Ce 25 avril, l'intervention du président Macron est annoncée à 18h, mais les journalistes sont invité·es à venir à 16h30. Environ 300 personnes prennent place (à noter qu'il y en avait près de 500 lors des dernières conférences de François Hollande). Cette fois-ci, instruction a été donnée à chaque rédaction de ne pas envoyer plus de deux journalistes. Résultat: une trentaine de chaises resteront vides.

En entrant à l'Élysée, les journalistes ont reçu un badge bleu à passer autour du cou. Mais une fois assis dans la salle des fêtes, il leur a été demandé de bien vouloir l'enlever: ces badges n'auraient pas été esthétiquement convenables lorsque les caméras auraient filmé la salle.

À 18h, les membres du gouvernement arrivent, s'assoient sur la droite et la gauche de la table où va prendre place le président. Celui-ci arrive à 18h05. La principale différence avec la pratique de ses prédécesseurs va résider dans la longueur de son propos liminaire: cinquante-cinq minutes. Est-ce qu'Emmanuel Macron craint d'oublier certains sujets s'il ne fait que répondre aux journalistes? Est-ce qu'il estime que cette longue introduction doit être très fournie car elle s'adresse aux Français·es plus qu'aux représentant·es de la presse présent·es dans la salle?
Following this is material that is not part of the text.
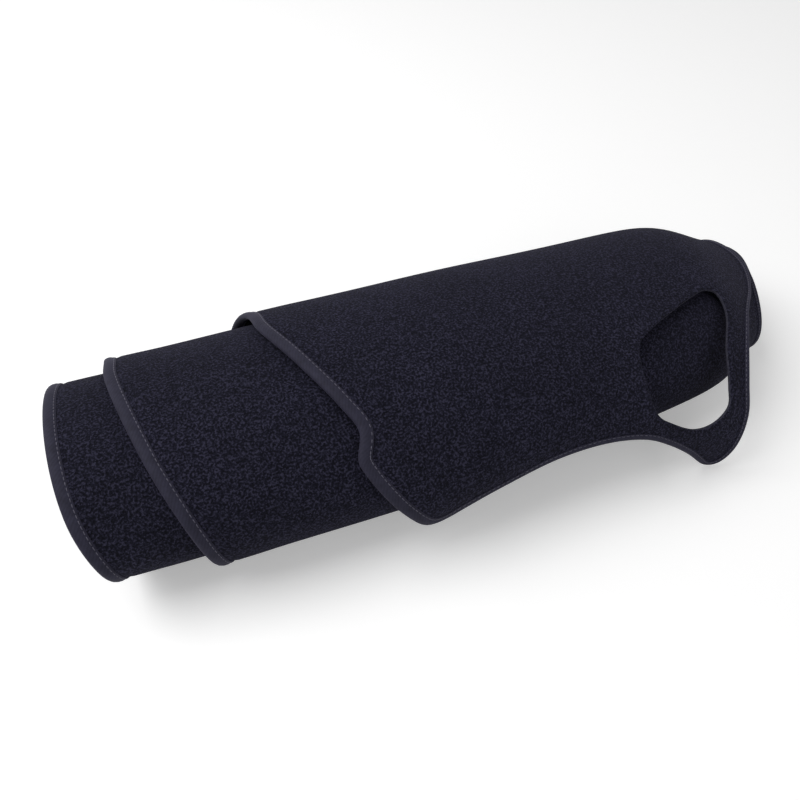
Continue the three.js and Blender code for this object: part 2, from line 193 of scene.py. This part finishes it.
OPENING = [
    (44, 231), (50, 241), (70, 241), (104, 224), (135, 217), (153, 214), (162, 200), (161, 182),
    (147, 161), (133, 147), (112, 143), (90, 144), (74, 149), (65, 163), (54, 192), (46, 218),
]
CORNER_INNER = 30.0
CORNER_LEFT = 20.0
CORNER_RIGHT = 16.0
SPAN_POINTS = 12
INNER_POINTS = 40


def smooth_line(points, closed):
    """A centripetal Catmull-Rom curve through the points."""
    given = np.array(points, float)
    if closed:
        ring = np.vstack([given[-1:], given, given[:2]])
    else:
        ring = np.vstack([2 * given[0] - given[1], given, 2 * given[-1] - given[-2]])
    t = (np.arange(SPAN_POINTS) / SPAN_POINTS)[:, None]
    line = []
    for a, b, c, d in zip(ring, ring[1:], ring[2:], ring[3:]):
        before = np.linalg.norm(b - a) ** 0.5
        span = np.linalg.norm(c - b) ** 0.5
        after = np.linalg.norm(d - c) ** 0.5
        leave = span * ((b - a) / before - (c - a) / (before + span) + (c - b) / span)
        arrive = span * ((c - b) / span - (d - b) / (span + after) + (d - c) / after)
        bow = 2 * b - 2 * c + leave + arrive
        line.append(b + leave * t + (3 * c - 3 * b - 2 * leave - arrive) * t**2 + bow * t**3)
    if not closed:
        line.append(given[-1:])
    return np.vstack(line)


def round_corner(before, after, radius):
    """Two lines that meet in a corner, cut back from it, the first with an arc to the second."""
    corner = before[-1]
    kept_before = before[np.linalg.norm(before - corner, axis=1) > radius]
    kept_after = after[np.linalg.norm(after - corner, axis=1) > radius]
    start = kept_before[-1] - corner
    end = kept_after[0] - corner
    start = corner + radius * start / np.linalg.norm(start)
    end = corner + radius * end / np.linalg.norm(end)
    t = (np.arange(SPAN_POINTS + 1) / SPAN_POINTS)[:, None]
    arc = (1 - t) ** 2 * start + 2 * t * (1 - t) * corner + t**2 * end
    return np.vstack([kept_before, arc]), kept_after


left_line = smooth_line(LEFT_EDGE, False)
end_line = smooth_line(END_EDGE, False)
right_line = smooth_line(RIGHT_EDGE, False)[::-1]
inner_line = np.linspace(RIGHT_EDGE[0], LEFT_EDGE[0], INNER_POINTS)
left_line, end_line = round_corner(left_line, end_line, CORNER_LEFT)
end_line, right_line = round_corner(end_line, right_line, CORNER_RIGHT)
right_line, inner_line = round_corner(right_line, inner_line, CORNER_INNER)
inner_line, left_line = round_corner(inner_line, left_line, CORNER_INNER)


def even_stations(ring, step):
    """Points a step apart round a closed line."""
    closed = np.vstack([ring, ring[:1]])
    length = np.concatenate([[0], np.cumsum(np.linalg.norm(np.diff(closed, axis=0), axis=1))])
    wanted = np.arange(round(length[-1] / step)) * length[-1] / round(length[-1] / step)
    return np.stack([np.interp(wanted, length, closed[:, k]) for k in range(2)], axis=1)


def moved_out(ring, out):
    """The closed line moved out in the pattern's plane, by one distance or one for each point."""
    along = np.roll(ring, -1, axis=0) - np.roll(ring, 1, axis=0)
    along /= np.linalg.norm(along, axis=1, keepdims=True)
    return ring + np.reshape(out, (-1, 1)) * np.stack([along[:, 1], -along[:, 0]], axis=1)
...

L'allocution télévisée qui était prévue sur le même thème le 15 avril ne durait que vingt minutes. Elle n'a jamais été diffusée en raison de l'incendie survenu dans la cathédrale Notre-Dame. En tout cas, le 25 avril, reconnaissant qu'il a parlé longuement au début de la conférence de presse, Emmanuel Macron fera durer les questions jusqu'à 20h30, une demi-heure de plus que ce qui était annoncé.

Quant aux ministres, la plupart commencent par écouter le président en prenant des notes. Au bout d'une demi-heure, les stylos sont rangés: les propos sont trop denses. Cependant, en deux heures et demie, Emmanuel Macron semble avoir développé tous les sujets qu'il souhaitait traiter. En conclusion, il annonce qu'il n'attendra pas deux ans pour faire une nouvelle conférence de presse. Il n'est donc pas impossible que l'exercice l'ait satisfait et qu'il y prenne goût.